Eg. "1" can also be "N_1" or "Node_1" - or any other string
representation.

Now I would like to know what should be my approach to reading in this
file, i.e. the algorithm.

Off the top of my head I think I would just have to read in each line
as a string. Then I would search the string for various keywords. On
finding a keyword I would then find the location of the two brackets ()
- and then parse the values between them.

I am wondering if this approach is the right way to go.

Thanks a lot guys,
O.O.
 
V

Victor Bazarov

Hi,
My ascii file is not exactly a comma separated file. [...]

Now I would like to know what should be my approach to reading in this
file, i.e. the algorithm.

Off the top of my head I think I would just have to read in each line
as a string. Then I would search the string for various keywords. On
finding a keyword I would then find the location of the two brackets ()
- and then parse the values between them.

I am wondering if this approach is the right way to go.

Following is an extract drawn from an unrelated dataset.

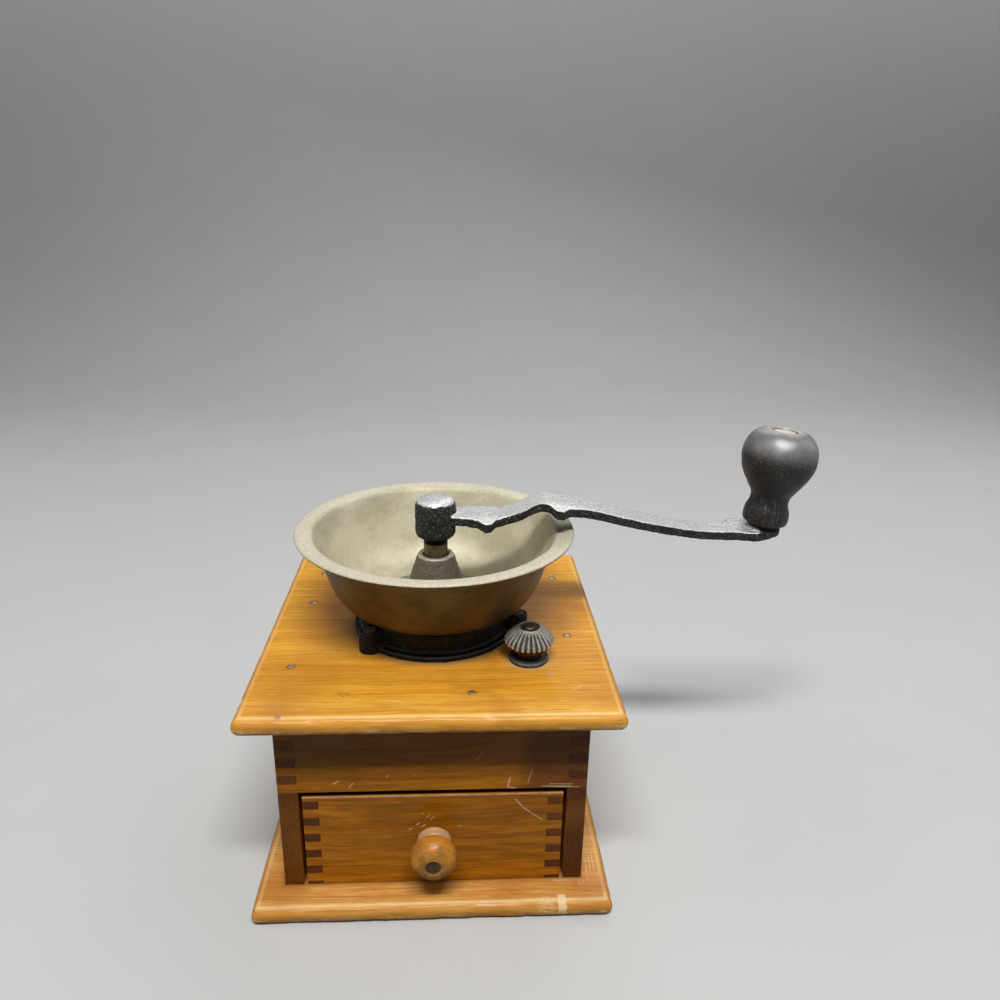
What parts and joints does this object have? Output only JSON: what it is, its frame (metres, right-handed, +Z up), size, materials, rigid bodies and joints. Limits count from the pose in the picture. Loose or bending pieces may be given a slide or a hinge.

Sounds fine. I don't see any C++ relation, however. Please don't just
say that you're "writing it in C++". The algorithm you've described can
just as easily be written in almost any other language. Did you mean to
post it to 'comp.programming'?

V
 
T

TB

(e-mail address removed) sade:
Hi,
My ascii file is not exactly a comma separated file. The following is
a small but complete example of such a file. (This is the ISCAS circuit
file format that I need to read in.)

----------- Example c17.bench ----------------
INPUT(1)
INPUT(2)
INPUT(3)
INPUT(6)
INPUT(7)

OUTPUT(22)
OUTPUT(23)

10 = NAND(1, 3)
11 = NAND(3, 6)
16 = NAND(2, 11)
19 = NAND(11, 7)
22 = NAND(10, 16)
23 = NAND(16, 19)
----------------End of Example ----------------

I would like to note that the numbers can also be replaced by some
other symbols - so they are actually to be treated as strings and not
as numbers.
Eg. "1" can also be "N_1" or "Node_1" - or any other string
representation.

Now I would like to know what should be my approach to reading in this
file, i.e. the algorithm.

Off the top of my head I think I would just have to read in each line
as a string. Then I would search the string for various keywords. On
finding a keyword I would then find the location of the two brackets ()
- and then parse the values between them.

Tokenize the input before parsing.
 
I

Ivan Vecerina

: Hi,
: My ascii file is not exactly a comma separated file. The following is
: a small but complete example of such a file. (This is the ISCAS circuit
: file format that I need to read in.)
:
: ----------- Example c17.bench ----------------
: INPUT(1)
: INPUT(2)
: INPUT(3)
: INPUT(6)
: INPUT(7)
:
: OUTPUT(22)
: OUTPUT(23)
:
: 10 = NAND(1, 3)
: 11 = NAND(3, 6)
: 16 = NAND(2, 11)
: 19 = NAND(11, 7)
: 22 = NAND(10, 16)
: 23 = NAND(16, 19)
: ----------------End of Example ----------------
:
: I would like to note that the numbers can also be replaced by some
: other symbols - so they are actually to be treated as strings and not
: as numbers.
: Eg. "1" can also be "N_1" or "Node_1" - or any other string
: representation.
:
: Now I would like to know what should be my approach to reading in this
: file, i.e. the algorithm.
:
: Off the top of my head I think I would just have to read in each line
: as a string. Then I would search the string for various keywords. On
: finding a keyword I would then find the location of the two brackets ()
: - and then parse the values between them.
:
: I am wondering if this approach is the right way to go.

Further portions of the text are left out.